LISTING:
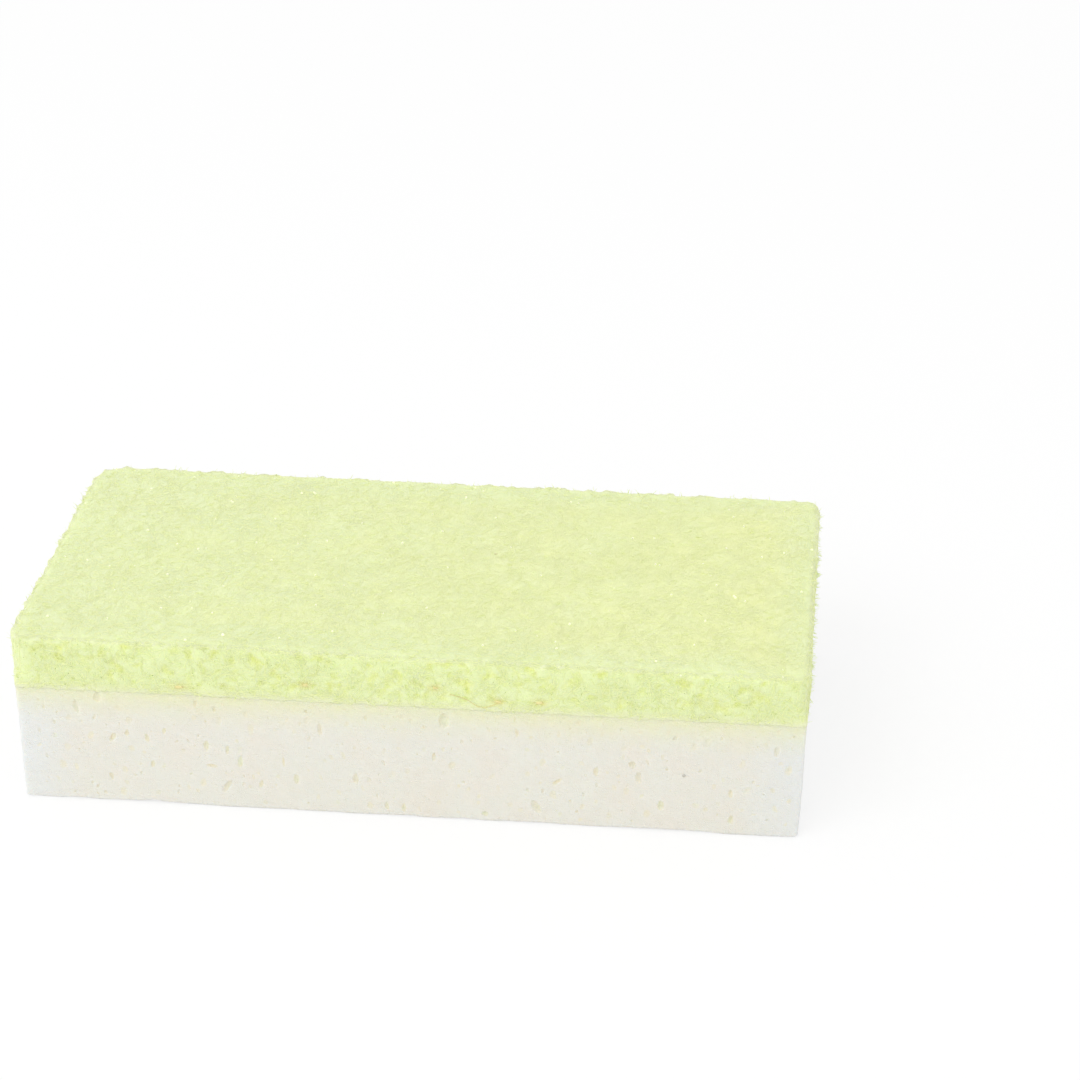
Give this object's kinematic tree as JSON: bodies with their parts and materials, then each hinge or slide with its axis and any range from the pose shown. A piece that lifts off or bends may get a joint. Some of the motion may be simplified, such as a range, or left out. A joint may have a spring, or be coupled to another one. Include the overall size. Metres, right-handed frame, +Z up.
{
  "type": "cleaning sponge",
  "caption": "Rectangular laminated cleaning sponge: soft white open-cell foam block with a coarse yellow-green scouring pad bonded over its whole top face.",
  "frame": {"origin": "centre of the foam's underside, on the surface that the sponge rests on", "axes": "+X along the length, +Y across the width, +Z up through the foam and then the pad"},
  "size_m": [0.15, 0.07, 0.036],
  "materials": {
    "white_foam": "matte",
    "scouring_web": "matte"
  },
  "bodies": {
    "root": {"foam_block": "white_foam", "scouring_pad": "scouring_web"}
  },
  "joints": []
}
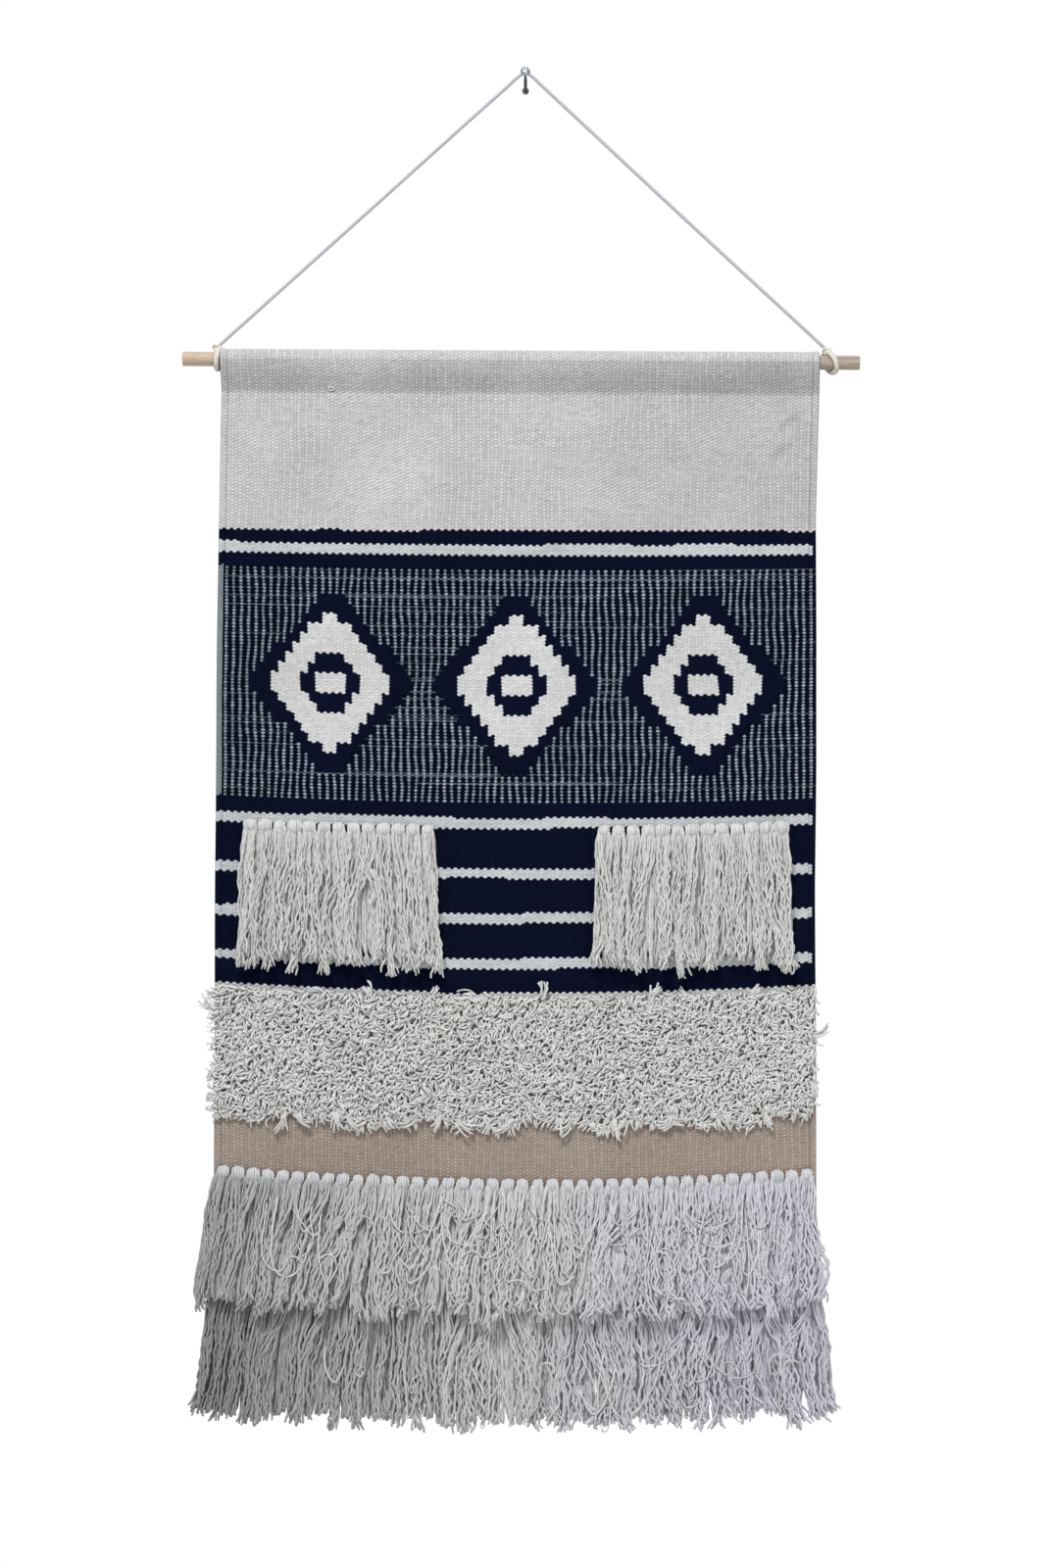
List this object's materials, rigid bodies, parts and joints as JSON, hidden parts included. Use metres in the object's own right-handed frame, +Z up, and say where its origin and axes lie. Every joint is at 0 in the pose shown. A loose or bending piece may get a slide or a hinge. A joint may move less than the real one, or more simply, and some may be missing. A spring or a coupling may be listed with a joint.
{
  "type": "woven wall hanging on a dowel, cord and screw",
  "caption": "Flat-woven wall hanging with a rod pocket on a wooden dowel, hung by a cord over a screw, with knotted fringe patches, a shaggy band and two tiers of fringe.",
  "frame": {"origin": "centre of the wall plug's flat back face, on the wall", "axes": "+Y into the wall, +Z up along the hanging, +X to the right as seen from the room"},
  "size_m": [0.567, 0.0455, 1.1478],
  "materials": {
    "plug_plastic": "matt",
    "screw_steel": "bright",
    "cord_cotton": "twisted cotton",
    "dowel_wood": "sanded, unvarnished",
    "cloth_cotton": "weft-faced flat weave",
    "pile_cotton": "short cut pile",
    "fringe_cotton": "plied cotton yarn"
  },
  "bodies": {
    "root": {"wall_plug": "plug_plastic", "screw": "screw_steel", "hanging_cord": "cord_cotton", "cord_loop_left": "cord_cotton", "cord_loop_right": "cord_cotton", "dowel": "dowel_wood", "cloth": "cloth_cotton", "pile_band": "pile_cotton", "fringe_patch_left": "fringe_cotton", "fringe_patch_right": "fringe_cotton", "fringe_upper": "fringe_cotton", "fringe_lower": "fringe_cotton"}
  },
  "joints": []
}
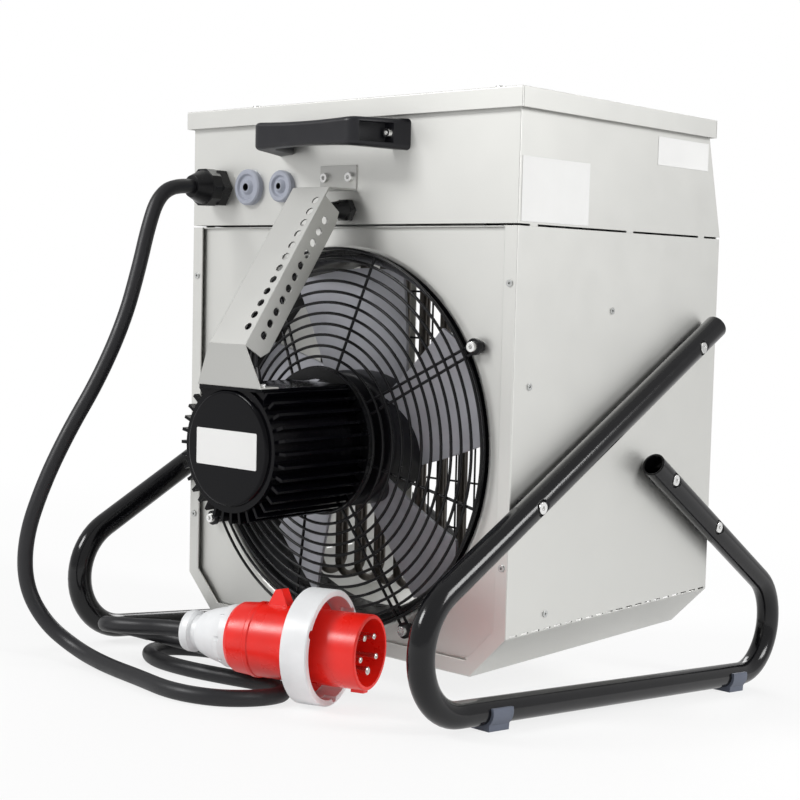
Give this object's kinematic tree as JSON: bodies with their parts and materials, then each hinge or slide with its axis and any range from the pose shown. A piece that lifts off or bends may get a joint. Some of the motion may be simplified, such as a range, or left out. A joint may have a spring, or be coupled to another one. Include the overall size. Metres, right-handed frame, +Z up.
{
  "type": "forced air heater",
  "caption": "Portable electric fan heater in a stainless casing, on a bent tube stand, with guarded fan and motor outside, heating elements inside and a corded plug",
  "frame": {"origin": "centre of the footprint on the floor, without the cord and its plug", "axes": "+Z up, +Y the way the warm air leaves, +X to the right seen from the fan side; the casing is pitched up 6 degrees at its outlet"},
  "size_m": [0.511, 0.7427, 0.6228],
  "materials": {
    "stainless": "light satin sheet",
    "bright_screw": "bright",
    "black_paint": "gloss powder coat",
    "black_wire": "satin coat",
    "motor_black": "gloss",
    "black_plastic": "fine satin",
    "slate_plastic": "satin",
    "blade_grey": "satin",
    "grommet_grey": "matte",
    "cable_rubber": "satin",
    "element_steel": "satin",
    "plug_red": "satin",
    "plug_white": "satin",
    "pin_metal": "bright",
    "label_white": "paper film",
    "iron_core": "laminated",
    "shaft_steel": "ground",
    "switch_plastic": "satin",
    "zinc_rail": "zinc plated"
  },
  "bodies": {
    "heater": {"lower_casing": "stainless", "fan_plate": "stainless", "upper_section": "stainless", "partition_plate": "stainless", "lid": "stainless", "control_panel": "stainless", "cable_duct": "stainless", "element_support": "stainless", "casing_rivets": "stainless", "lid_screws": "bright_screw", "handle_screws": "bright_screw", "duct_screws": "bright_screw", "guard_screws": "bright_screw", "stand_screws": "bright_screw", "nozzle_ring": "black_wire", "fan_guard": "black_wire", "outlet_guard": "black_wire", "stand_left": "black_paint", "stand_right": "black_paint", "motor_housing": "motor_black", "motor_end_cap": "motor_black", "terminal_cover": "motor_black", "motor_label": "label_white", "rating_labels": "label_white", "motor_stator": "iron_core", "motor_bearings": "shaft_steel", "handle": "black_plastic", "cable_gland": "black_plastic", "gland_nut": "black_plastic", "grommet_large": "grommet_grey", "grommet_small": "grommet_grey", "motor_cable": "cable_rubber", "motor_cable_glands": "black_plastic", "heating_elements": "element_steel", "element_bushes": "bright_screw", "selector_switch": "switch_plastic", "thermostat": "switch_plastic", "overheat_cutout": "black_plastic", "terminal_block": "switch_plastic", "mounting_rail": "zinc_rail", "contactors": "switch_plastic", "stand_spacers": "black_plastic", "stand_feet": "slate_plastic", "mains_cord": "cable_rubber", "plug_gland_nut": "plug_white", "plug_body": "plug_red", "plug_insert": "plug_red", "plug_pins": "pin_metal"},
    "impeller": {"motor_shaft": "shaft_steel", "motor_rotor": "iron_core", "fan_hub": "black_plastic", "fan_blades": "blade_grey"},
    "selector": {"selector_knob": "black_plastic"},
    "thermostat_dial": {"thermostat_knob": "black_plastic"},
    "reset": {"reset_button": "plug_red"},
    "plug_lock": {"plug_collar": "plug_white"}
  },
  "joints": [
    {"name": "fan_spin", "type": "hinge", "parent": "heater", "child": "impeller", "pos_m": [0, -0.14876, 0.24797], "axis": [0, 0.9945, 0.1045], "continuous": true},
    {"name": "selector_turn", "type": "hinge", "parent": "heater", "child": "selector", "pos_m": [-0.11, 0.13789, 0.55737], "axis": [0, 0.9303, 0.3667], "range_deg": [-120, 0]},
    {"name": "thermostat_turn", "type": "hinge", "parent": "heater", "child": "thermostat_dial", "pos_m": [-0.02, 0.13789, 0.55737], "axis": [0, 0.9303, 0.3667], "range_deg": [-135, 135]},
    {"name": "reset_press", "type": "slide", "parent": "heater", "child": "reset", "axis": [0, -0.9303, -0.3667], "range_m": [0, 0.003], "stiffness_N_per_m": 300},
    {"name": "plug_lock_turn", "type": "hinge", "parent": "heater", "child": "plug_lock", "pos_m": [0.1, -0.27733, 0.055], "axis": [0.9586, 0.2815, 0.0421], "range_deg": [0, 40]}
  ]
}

TASK TO CARRY OUT: Output the records above in their entirety, exactly.

REPLY:
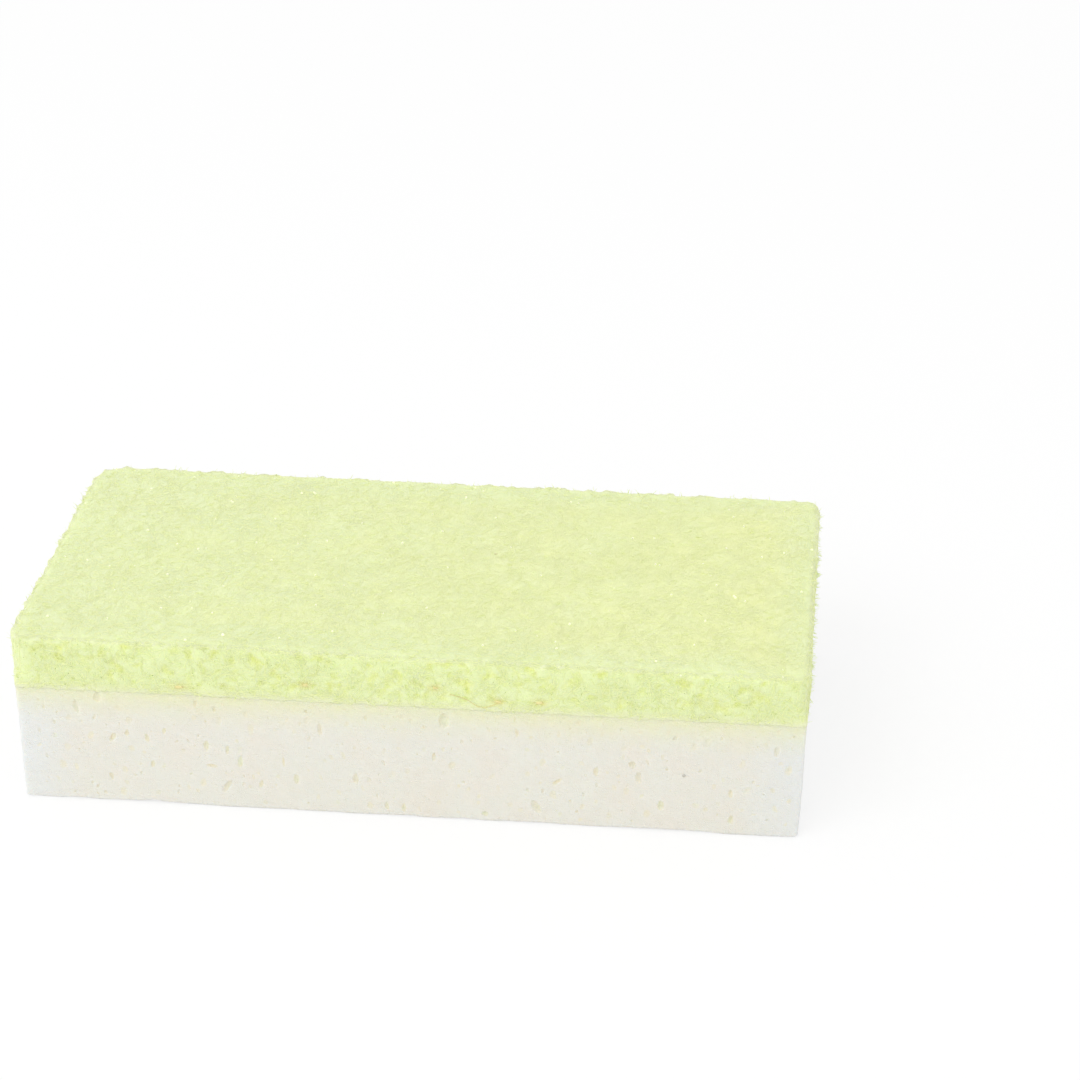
Give this object's kinematic tree as JSON: bodies with their parts and materials, then each hinge or slide with its axis and any range from the pose shown. A piece that lifts off or bends may get a joint. Some of the motion may be simplified, such as a range, or left out. A joint may have a spring, or be coupled to another one. Include the overall size. Metres, right-handed frame, +Z up.
{
  "type": "cleaning sponge",
  "caption": "Rectangular laminated cleaning sponge: soft white open-cell foam block with a coarse yellow-green scouring pad bonded over its whole top face.",
  "frame": {"origin": "centre of the foam's underside, on the surface that the sponge rests on", "axes": "+X along the length, +Y across the width, +Z up through the foam and then the pad"},
  "size_m": [0.15, 0.07, 0.036],
  "materials": {
    "white_foam": "matte",
    "scouring_web": "matte"
  },
  "bodies": {
    "root": {"foam_block": "white_foam", "scouring_pad": "scouring_web"}
  },
  "joints": []
}
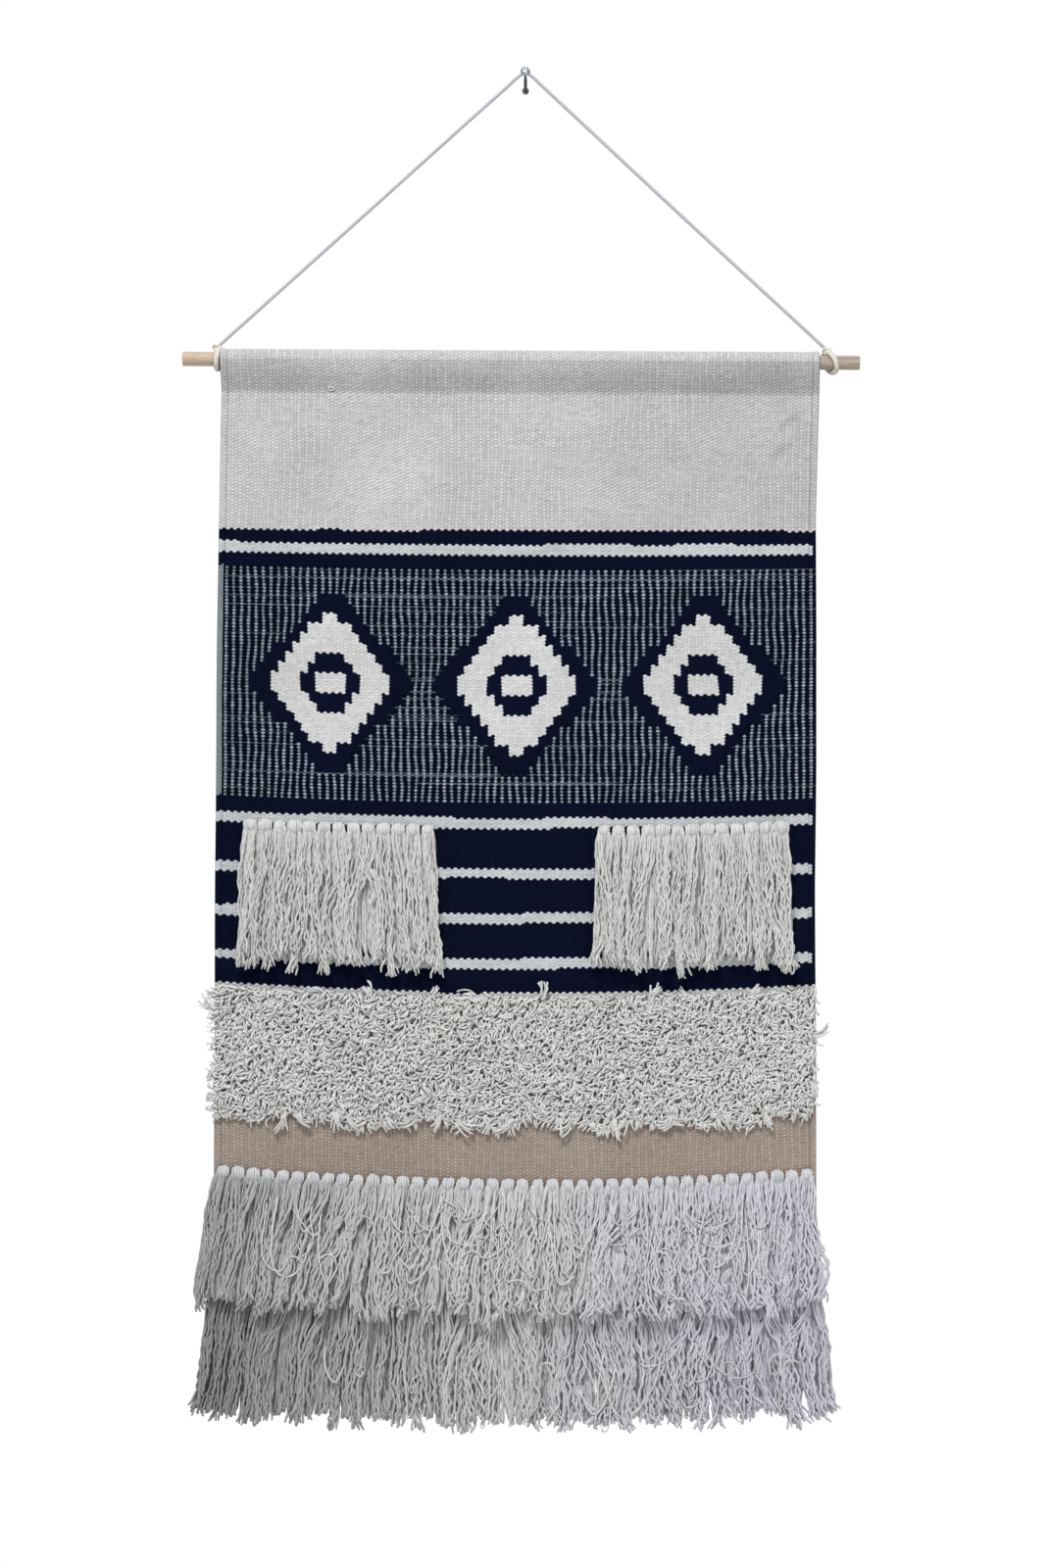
List this object's materials, rigid bodies, parts and joints as JSON, hidden parts included. Use metres in the object's own right-handed frame, +Z up, and say where its origin and axes lie. Every joint is at 0 in the pose shown. A loose or bending piece may get a slide or a hinge. A joint may move less than the real one, or more simply, and some may be missing. A spring or a coupling may be listed with a joint.
{
  "type": "woven wall hanging on a dowel, cord and screw",
  "caption": "Flat-woven wall hanging with a rod pocket on a wooden dowel, hung by a cord over a screw, with knotted fringe patches, a shaggy band and two tiers of fringe.",
  "frame": {"origin": "centre of the wall plug's flat back face, on the wall", "axes": "+Y into the wall, +Z up along the hanging, +X to the right as seen from the room"},
  "size_m": [0.567, 0.0455, 1.1478],
  "materials": {
    "plug_plastic": "matt",
    "screw_steel": "bright",
    "cord_cotton": "twisted cotton",
    "dowel_wood": "sanded, unvarnished",
    "cloth_cotton": "weft-faced flat weave",
    "pile_cotton": "short cut pile",
    "fringe_cotton": "plied cotton yarn"
  },
  "bodies": {
    "root": {"wall_plug": "plug_plastic", "screw": "screw_steel", "hanging_cord": "cord_cotton", "cord_loop_left": "cord_cotton", "cord_loop_right": "cord_cotton", "dowel": "dowel_wood", "cloth": "cloth_cotton", "pile_band": "pile_cotton", "fringe_patch_left": "fringe_cotton", "fringe_patch_right": "fringe_cotton", "fringe_upper": "fringe_cotton", "fringe_lower": "fringe_cotton"}
  },
  "joints": []
}
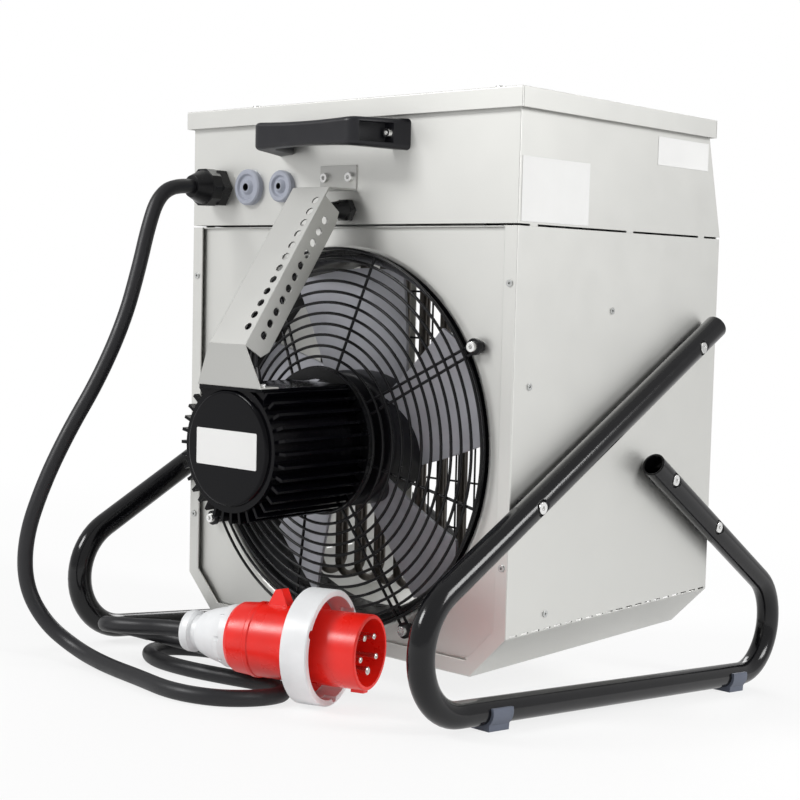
Give this object's kinematic tree as JSON: bodies with their parts and materials, then each hinge or slide with its axis and any range from the pose shown. A piece that lifts off or bends may get a joint. Some of the motion may be simplified, such as a range, or left out. A joint may have a spring, or be coupled to another one. Include the overall size. Metres, right-handed frame, +Z up.
{
  "type": "forced air heater",
  "caption": "Portable electric fan heater in a stainless casing, on a bent tube stand, with guarded fan and motor outside, heating elements inside and a corded plug",
  "frame": {"origin": "centre of the footprint on the floor, without the cord and its plug", "axes": "+Z up, +Y the way the warm air leaves, +X to the right seen from the fan side; the casing is pitched up 6 degrees at its outlet"},
  "size_m": [0.511, 0.7427, 0.6228],
  "materials": {
    "stainless": "light satin sheet",
    "bright_screw": "bright",
    "black_paint": "gloss powder coat",
    "black_wire": "satin coat",
    "motor_black": "gloss",
    "black_plastic": "fine satin",
    "slate_plastic": "satin",
    "blade_grey": "satin",
    "grommet_grey": "matte",
    "cable_rubber": "satin",
    "element_steel": "satin",
    "plug_red": "satin",
    "plug_white": "satin",
    "pin_metal": "bright",
    "label_white": "paper film",
    "iron_core": "laminated",
    "shaft_steel": "ground",
    "switch_plastic": "satin",
    "zinc_rail": "zinc plated"
  },
  "bodies": {
    "heater": {"lower_casing": "stainless", "fan_plate": "stainless", "upper_section": "stainless", "partition_plate": "stainless", "lid": "stainless", "control_panel": "stainless", "cable_duct": "stainless", "element_support": "stainless", "casing_rivets": "stainless", "lid_screws": "bright_screw", "handle_screws": "bright_screw", "duct_screws": "bright_screw", "guard_screws": "bright_screw", "stand_screws": "bright_screw", "nozzle_ring": "black_wire", "fan_guard": "black_wire", "outlet_guard": "black_wire", "stand_left": "black_paint", "stand_right": "black_paint", "motor_housing": "motor_black", "motor_end_cap": "motor_black", "terminal_cover": "motor_black", "motor_label": "label_white", "rating_labels": "label_white", "motor_stator": "iron_core", "motor_bearings": "shaft_steel", "handle": "black_plastic", "cable_gland": "black_plastic", "gland_nut": "black_plastic", "grommet_large": "grommet_grey", "grommet_small": "grommet_grey", "motor_cable": "cable_rubber", "motor_cable_glands": "black_plastic", "heating_elements": "element_steel", "element_bushes": "bright_screw", "selector_switch": "switch_plastic", "thermostat": "switch_plastic", "overheat_cutout": "black_plastic", "terminal_block": "switch_plastic", "mounting_rail": "zinc_rail", "contactors": "switch_plastic", "stand_spacers": "black_plastic", "stand_feet": "slate_plastic", "mains_cord": "cable_rubber", "plug_gland_nut": "plug_white", "plug_body": "plug_red", "plug_insert": "plug_red", "plug_pins": "pin_metal"},
    "impeller": {"motor_shaft": "shaft_steel", "motor_rotor": "iron_core", "fan_hub": "black_plastic", "fan_blades": "blade_grey"},
    "selector": {"selector_knob": "black_plastic"},
    "thermostat_dial": {"thermostat_knob": "black_plastic"},
    "reset": {"reset_button": "plug_red"},
    "plug_lock": {"plug_collar": "plug_white"}
  },
  "joints": [
    {"name": "fan_spin", "type": "hinge", "parent": "heater", "child": "impeller", "pos_m": [0, -0.14876, 0.24797], "axis": [0, 0.9945, 0.1045], "continuous": true},
    {"name": "selector_turn", "type": "hinge", "parent": "heater", "child": "selector", "pos_m": [-0.11, 0.13789, 0.55737], "axis": [0, 0.9303, 0.3667], "range_deg": [-120, 0]},
    {"name": "thermostat_turn", "type": "hinge", "parent": "heater", "child": "thermostat_dial", "pos_m": [-0.02, 0.13789, 0.55737], "axis": [0, 0.9303, 0.3667], "range_deg": [-135, 135]},
    {"name": "reset_press", "type": "slide", "parent": "heater", "child": "reset", "axis": [0, -0.9303, -0.3667], "range_m": [0, 0.003], "stiffness_N_per_m": 300},
    {"name": "plug_lock_turn", "type": "hinge", "parent": "heater", "child": "plug_lock", "pos_m": [0.1, -0.27733, 0.055], "axis": [0.9586, 0.2815, 0.0421], "range_deg": [0, 40]}
  ]
}